Consider this a short guide as to acceptable (and unacceptable) transportation-related behavior in the DC area, although the same rules would likely apply to any major metro with a transit system.  Travel safely!


6) To all my tour bus operators…
I’m not sure where you’re visiting from, but wherever it is, I’m sure there are crosswalks there. Here, people are on foot and have to cross the street using the crosswalks. For that reason, please do not park your ginormous tour busses back-to-back through the crosswalks. Where are we to cross the street? It’s bad enough that from the sidewalk, as I wait for the light to change, I have to smell your bus idling in a “NO IDLING – TURN OFF ENGINES” zone because you’re illiterate or inconsiderate (or both.) So knock it off. Turn off your engine and don’t park in the crosswalks.

7) Segs in the City
I don’t know if segways follow the bike/car rules or the pedestrian rules. And I don’t know if they know either, because those segway riders are all over the place with their little helmets on, loyally following their tour leader in a line, looking like detached sections of a caterpillar. Stop clustering up at the corners. Why not remain in your caterpillar line?
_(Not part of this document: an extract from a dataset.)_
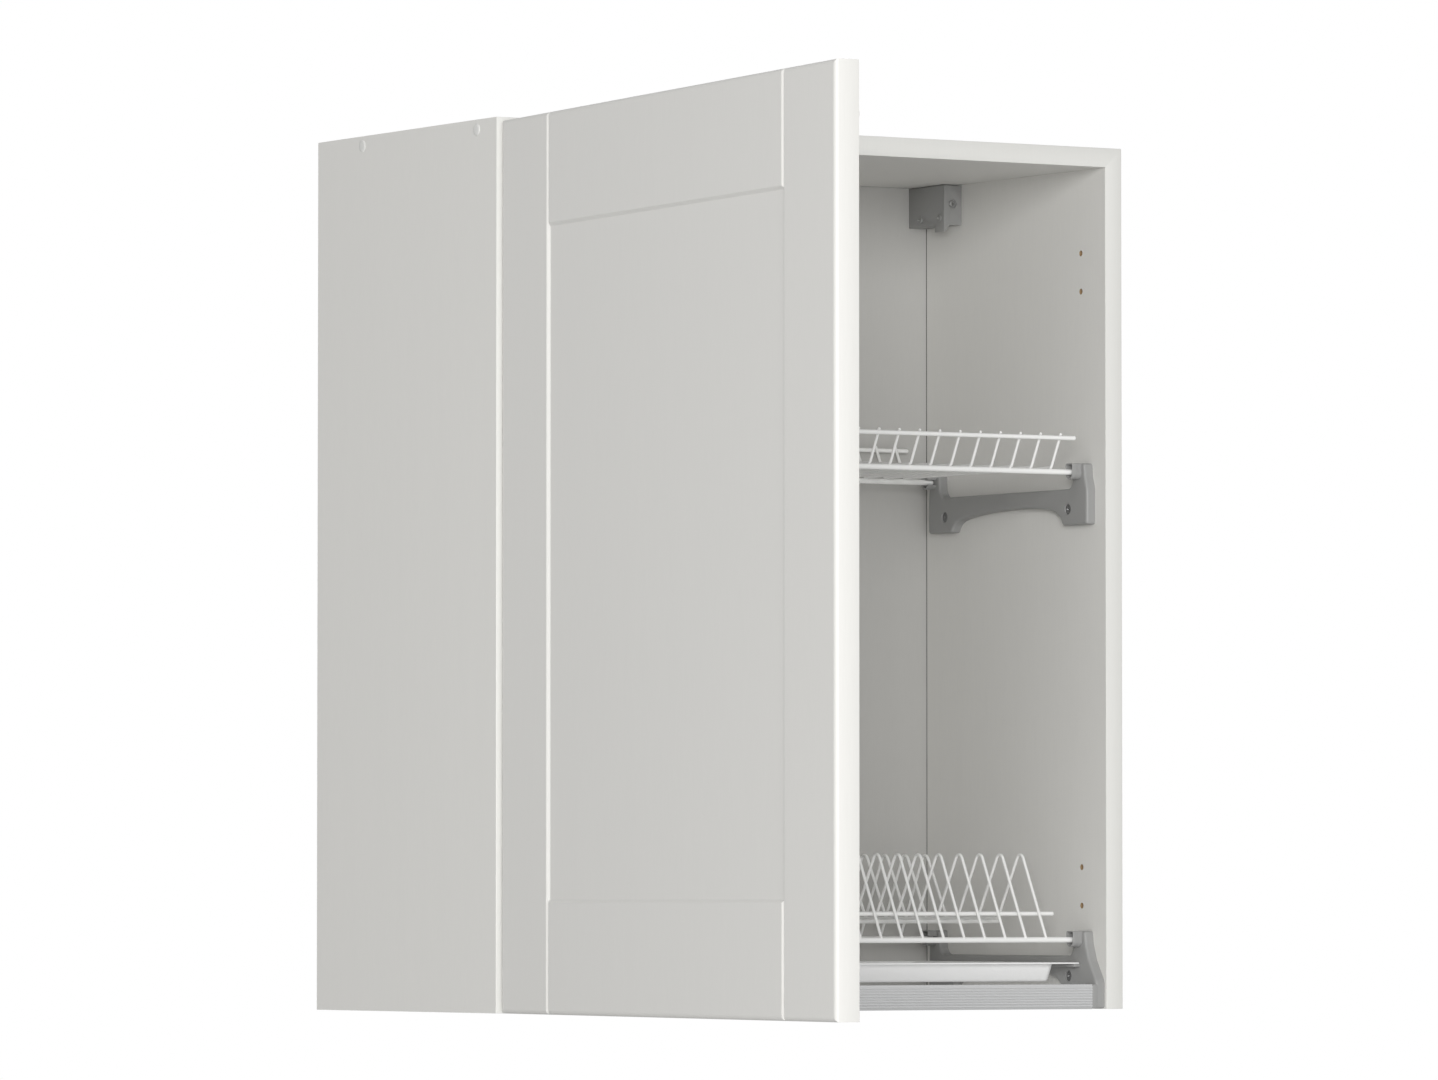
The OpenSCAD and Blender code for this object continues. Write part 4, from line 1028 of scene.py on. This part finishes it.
hanger = {
    "inside": 266.5, "screws": ((227.5, 670.5), (258, 670.5)), "release": (266.9, 229.6, 662.1),
    "adjuster": (274.95, 221.6, 682.8),
}
hinge = {
    "armTop": 13.5, "armScrewY": (22, 48), "plateWing": 2.5, "plateY": 37, "holePitch": 32,
    "cupScrewX": 30, "cupScrewZ": 22.5, "cupLip": 1.2, "pinRadius": 1.22, "pinEdge": 0.2,
    "pins": {"armPins": ((-272.48, -5.17), 8.0), "linkPins": ((-264.88, -6.47), 5.3)},
}
profileScrew = (plateX - profile["screwIn"], profile["front"] + profile["screwBack"], 0)
pairs = [z + side * hinge["holePitch"] / 2 for z in door["hinges"] for side in (-1, 1)]
cupHeights = [z + side * hinge["cupScrewZ"] for z in door["hinges"] for side in (-1, 1)]
outward = (doorPlace(0, 1, 0) - doorPlace(0, 0, 0)).normalized()

# Each row is a piece's name, its kind of screw, its finish, its places, and the node that it
# stands for or only adds to
for name, kind, finish, spots, node, adds in (
    ("bracketScrewRow", "bracket", "screw_steel", bothSides([
        ((plateX + bracket["seat"], y, z - bracket["screwDrop"]), (-1, 0, 0))
        for y in bracket["screwY"] for z in (rack["cupHeight"], rack["plateHeight"])
    ]), "bracket_screws", False),
    ("hangerScrewRow", "hanger", "dull_steel", bothSides([
        ((hanger["inside"], y, z), (-1, 0, 0)) for y, z in hanger["screws"]
    ]), "hanger_screws", False),
    ("hangerAdjusterPair", "adjuster", "dull_steel",
     bothSides([(hanger["adjuster"], (0, -1, 0))]), "hanger_adjusters", False),
    ("hangerReleaseRow", "release", "dull_steel",
     bothSides([(hanger["release"], (-1, 0, 0))]), "hanger_screws", True),
    ("profileScrewPair", "profile", "plated_steel",
     bothSides([(profileScrew, (0, 0, -1))]), "profile_screws", False),
    ("armScrewSet", "arm", "plated_steel", [
        (place(-insideX + hinge["armTop"], y, z), (1, 0, 0))
        for z in door["hinges"] for y in hinge["armScrewY"]
    ], "hinge_arm_screws", False),
    ("plateScrewSet", "plate", "plated_steel", [
        (place(-insideX + hinge["plateWing"], hinge["plateY"], z), (1, 0, 0)) for z in pairs
    ], "hinge_plate_screws", False),
    ("cupScrewSet", "cup", "plated_steel", [
        (doorPlace(hinge["cupScrewX"], door["thick"] + hinge["cupLip"], z), outward)
        for z in cupHeights
    ], "hinge_cup_screws", False),
):
    keep(scatter(name, screwPattern(kind), spots, finish), node, adds=adds)


# Pins, caps and the linings of the drilled holes
turnings = {
    "cap": ((0, 0.9), (2.5, 0.86), (4.0, 0.74), (4.7, 0.5), (5.0, 0.15), (5.0, 0), (3.1, 0),
            (3.0, -1.8), (0, -1.8)),
    "lining": ((2.49, -0.15), (2.35, -0.2), (2.35, -10.2), (0, -10.4), (0, -10.9), (2.49, -10.9),
               (2.49, -0.15)),
}
caps = {"y": (32, 220), "drop": 8}


def turnedPattern(name, outline, sides, degrees):
    shape = turned(outline, sides)
    bmesh.ops.remove_doubles(shape, verts=shape.verts, dist=0.0000005)
    faceOutwards(shape)
    return shadeByAngle(addPiece(name, shape), degrees)


def pinPattern(half):
    radius, edge = hinge["pinRadius"], hinge["pinEdge"]
    outline = [(0, half), (radius - edge, half), (radius, half - edge), (radius, edge - half),
               (radius - edge, -half), (0, -half)]
    return turnedPattern("pinPattern", outline, 40, 50)


pinRows = []
for name, ((x, y), half) in hinge["pins"].items():
    spots = [(place(x, y, z), (0, 0, 1)) for z in door["hinges"]]
    pinRows.append(scatter(name, pinPattern(half), spots, "pin_steel"))
keep(joined("hingePins", pinRows), "hinge_arm_pins")

capSpots = bothSides([
    ((cabinet["width"] / 2, y, cabinet["height"] - caps["drop"]), (1, 0, 0)) for y in caps["y"]
])
capPattern = turnedPattern("capPattern", turnings["cap"], 40, 40)
keep(scatter("screwCapSet", capPattern, capSpots, "cap_plastic"), "screw_caps")

liningPattern = turnedPattern("liningPattern", turnings["lining"], 28, 40)
liningSpots = [(place(insideX, hinge["plateY"], z), (-1, 0, 0)) for z in pairs]
linings = scatter("holeLinings", liningPattern, liningSpots, "chipboard")
keep(linings, "right_side_panel", adds=True)
print("screws, pins, caps and linings made")

# Painted shadow: near-black strips in the open grooves in front of the back panel, standing in for
# the shade in those gaps
shadowStrip = {"depth": 0.8, "front": 275.05, "rear": 275.95, "low": 0.1}


def makeGapShadowStrips():
    shape = bmesh.new()
    front, rear, outside = shadowStrip["front"], shadowStrip["rear"], insideX + shadowStrip["depth"]
    upright = rectangle(front, rear, shadowStrip["low"], insideTop)
    crosswise(shape, upright, -outside, -insideX)
    crosswise(shape, upright, insideX, outside)
    above = rectangle(front, rear, insideTop, insideTop + shadowStrip["depth"])
    crosswise(shape, above, -insideX, insideX)
    keep(addPiece("backSeams", shape, "painted_gap_shadow"), "back_panel", adds=True)


makeGapShadowStrips()

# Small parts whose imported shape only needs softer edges
for node, width in (
    ("front_edge_bands", 0.5), ("left_hanger_housing", 0.7), ("right_hanger_housing", 0.7),
    ("left_hanger_hook", 0.35), ("right_hanger_hook", 0.35), ("hinge_cups", 0.2),
    ("hinge_plates", 0.35), ("hinge_arms", 0.3), ("hinge_outer_links", 0.2),
    ("hinge_inner_links", 0.2), ("door_bumpers", 0.4),
):
    softCopy(node, width)
print("softened parts made")

# Floor, lights and camera, in metres and degrees
stage = {
    "floor": (0, -0.15, -2.1), "radius": 18.0, "fadeStart": 3.0, "fadeRun": 7.0,
    "paper": (0.86, 0.86, 0.855, 1), "world": 0.38, "glossy": 0.85, "aim": (0, -0.2, -0.35),
    "lamps": {
        "keyBox": {"power": 258.0, "size": (2.2, 2.2), "turn": -34.0, "rise": 7.0, "far": 6.5},
        "frontBox": {"power": 105.0, "size": (3.4, 3.0), "turn": -16.0, "rise": 0.0, "far": 9.0},
    },
    "camera": {
        "sensor": 36.0, "lens": 228.06, "spot": (-3.9243, -6.5798, -0.6176),
        "turn": (92.269, 0, -31.372),
    },
}


def makeFloor():
    shape = bmesh.new()
    bmesh.ops.create_circle(shape, cap_ends=True, segments=96, radius=stage["radius"])
    bmesh.ops.translate(shape, verts=shape.verts, vec=stage["floor"])
    floor = addPiece("paleFloor", shape)
    material = bpy.data.materials.new("palePaper")
    graph = emptied(material)
    spot = graph.value("ShaderNodeTexCoord", output="Object")
    away = graph.value("ShaderNodeVectorMath", {0: spot}, {"operation": "LENGTH"}, "Value")
    fade = ((away - stage["fadeStart"]) / stage["fadeRun"]).clamped()
    matte = graph.value("ShaderNodeBsdfDiffuse", {"Color": stage["paper"]})
    bright = graph.value("ShaderNodeEmission", {"Color": (1, 1, 1, 1), "Strength": 1.0})
    seen = graph.value("ShaderNodeLightPath", output="Is Camera Ray")
    mixed = graph.value("ShaderNodeMixShader", {0: fade * seen, 1: matte, 2: bright})
    graph.add("ShaderNodeOutputMaterial", {"Surface": mixed})
    floor.data.materials.append(material)


# White where the camera looks and mostly white in reflections, but a dimmer light on the object
def makeWorld():
    world = bpy.data.worlds.new("studio")
    graph = emptied(world)
    light = graph.add("ShaderNodeLightPath")
    camera, glossy = (Value(graph, light.outputs[f"Is {ray} Ray"]) for ray in ("Camera", "Glossy"))
    seen = camera.high(glossy * stage["glossy"])
    strength = stage["world"] + seen * (1 - stage["world"])
    sky = graph.value("ShaderNodeBackground", {"Color": (1, 1, 1, 1), "Strength": strength})
    graph.add("ShaderNodeOutputWorld", {"Surface": sky})
    bpy.context.scene.world = world


# Turn is counted from the front towards the right, and rise from level upwards
def addLamp(name, look):
    data = bpy.data.lights.new(name, "AREA")
    data.energy = look["power"]
    data.shape = "RECTANGLE"
    data.size, data.size_y = look["size"]
    turn, rise = math.radians(look["turn"]), math.radians(look["rise"])
    flat = math.cos(rise)
    away = Vector((math.sin(turn) * flat, -math.cos(turn) * flat, math.sin(rise)))
    lamp = bpy.data.objects.new(name, data)
    lamp.location = Vector(stage["aim"]) + away * look["far"]
    lamp.rotation_euler = (-away).to_track_quat("-Z", "Y").to_euler()
    bpy.context.scene.collection.objects.link(lamp)


def addCamera(look):
    data = bpy.data.cameras.new("camera")
    data.sensor_width = look["sensor"]
    data.lens = look["lens"]
    camera = bpy.data.objects.new("camera", data)
    camera.location = look["spot"]
    camera.rotation_euler = [math.radians(angle) for angle in look["turn"]]
    bpy.context.scene.collection.objects.link(camera)
    bpy.context.scene.camera = camera


makeFloor()
makeWorld()
for name, look in stage["lamps"].items():
    addLamp(name, look)
addCamera(stage["camera"])
bpy.context.scene.view_settings.view_transform = "Standard"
Instead, you form a blob of bobbleheads on wheels and make it difficult for people on foot to cross the street. I know this is mean. I know it is, but…I am waiting with eyes wide open to see someone fall off one of those things! I saw a tubby oldish guy playing around, going back and forth on one and I was just wishing he’d tip over, but he didn’t. But somebody will. I just hope I’m there to see it.

8) The indecisive Starbucks drink orderers.
I know – there are unlimited options. So many choices! So many beverages! Well guess what? They’re the same ones at your local Starbucks, only they’re here in DC so make it quick or get out of line. I’m probably running late for work actually and having you in front of me discussing all of the drink options with the others in your party is making me later. I propose that all Starbucks that have a lot of non-repeat clientele (even if seasonal) have an express line for experienced orderers, like myself. All of the Sbux newbies or those who aren’t in a hurry can use the other line.

Ok. Now I’m really done. I think that covers just about all of the “beef” I have with tourists. But if I think of anything else, there’ll be a Part 3/Remix!